Opinion

Letters: Time to make a change

Up until five years ago, I didn’t put a lot of effort into disagreeing...

Many of my non-industry friends have, at one time or another, suggested or even assumed that the role of optometrist is a boring, repetitive job where I perform one eye test after another.

Up until five years ago, I didn’t put a lot of effort into disagreeing with them. Clinics often felt like something to endure, rather than enjoy and the seemingly endless ‘better with, without, or just the same’ conversations didn’t help. Groundhog days of over 20 tests in a busy daily clinic with fractious colleagues aggrieved after being told their conversion rates, average order value and audiology referrals weren’t up to scratch wasn’t what I thought I had spent four years studying for.

The stressful thing for me was working out how I would include everything I thought I should do to best serve the patient, while satisfying the commercial demands of the business owner. I didn’t think they were necessarily mutually exclusive, but some days there were numerous extras squeezed in and then additional ghost clinics booked too. Frankly, I thought they were taking the mick.

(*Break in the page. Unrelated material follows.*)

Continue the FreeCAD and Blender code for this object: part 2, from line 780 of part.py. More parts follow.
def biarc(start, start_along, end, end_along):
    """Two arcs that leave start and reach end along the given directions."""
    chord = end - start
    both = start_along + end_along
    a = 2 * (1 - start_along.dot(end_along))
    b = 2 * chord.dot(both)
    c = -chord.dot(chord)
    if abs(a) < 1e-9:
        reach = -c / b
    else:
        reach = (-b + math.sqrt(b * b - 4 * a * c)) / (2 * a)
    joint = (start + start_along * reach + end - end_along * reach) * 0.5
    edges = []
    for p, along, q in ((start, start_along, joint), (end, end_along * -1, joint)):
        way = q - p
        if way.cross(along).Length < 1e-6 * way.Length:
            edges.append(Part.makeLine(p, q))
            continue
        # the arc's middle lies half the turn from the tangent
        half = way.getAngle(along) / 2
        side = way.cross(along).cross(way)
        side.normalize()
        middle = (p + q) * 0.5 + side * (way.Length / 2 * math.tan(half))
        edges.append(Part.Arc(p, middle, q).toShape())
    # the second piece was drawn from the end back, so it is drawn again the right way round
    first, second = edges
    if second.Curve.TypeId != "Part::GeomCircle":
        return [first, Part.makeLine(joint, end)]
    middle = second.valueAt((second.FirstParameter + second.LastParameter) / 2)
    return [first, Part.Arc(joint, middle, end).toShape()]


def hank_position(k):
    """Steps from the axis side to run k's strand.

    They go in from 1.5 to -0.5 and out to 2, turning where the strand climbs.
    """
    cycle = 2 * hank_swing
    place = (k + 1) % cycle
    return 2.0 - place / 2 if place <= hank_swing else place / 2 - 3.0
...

I qualified in 1992 (no I can’t believe it either) and quickly realised back then that while the University of Bradford had prepared me well in many ways, it had
not prepared me for the brave new de-regulated optical world. I’ve been a visiting clinician there for a few years now and (apologies friends and colleagues) I am still not sure they prepare students for the commercial pressures they face from day one of their high street careers. I responded to the fear that I had made a terrible career choice by resigning, about a year after getting registered and cycling to Africa.

I eventually returned and developed a different career, but always kept my eye in with locum work and a couple of part-time posts – the longest I went without doing a test was about two years. The thing is, I never fully walked away from optometry, and even though I didn’t fully appreciate it at the time, I never really wanted to.

In the main, this was because I always felt that there must, or should, be an alternative to the aforementioned high street model, one I could get fulfilment from and one where I felt patients were better looked after. To some extent I blamed myself for not being OK to go along with what many were happy with and to enjoy the security, decent rewards, I felt disapproved of by optical peers. In summary, my family and I shared a feeling that maybe I should have played it safe.

So, what changed five years ago? Well, I became a business owner and I started doing optometry the way I had always wanted to and enjoying doing eye tests. I now book appointments at one-hour intervals, we don’t upsell and none of the staff know what our conversion rate is.

We are booked up weeks ahead and we are financially stable, with an income that is comfortable, and lots of customers feel like friends. It’s not a way of doing things that would work for everyone, but it’s alright by me and many an ex-colleague will tell you that me being at peace with it is not what they would have ever expected.

The point of submitting this piece, is that I am pretty sure that there will be other optometrists who can relate to elements of the story of my difficult relationship with optometry in England. I want to tell you that there are other paths and that it’s OK to want more, object to too short test times, pressures to sell extra and convert. Please feel free to drop me an email if you want to talk or hear about our approach or even join us or troll me on social media if you disagree with my outlook. Whatever you do remember you are a professional and that only you are accountable for what you do or don’t do.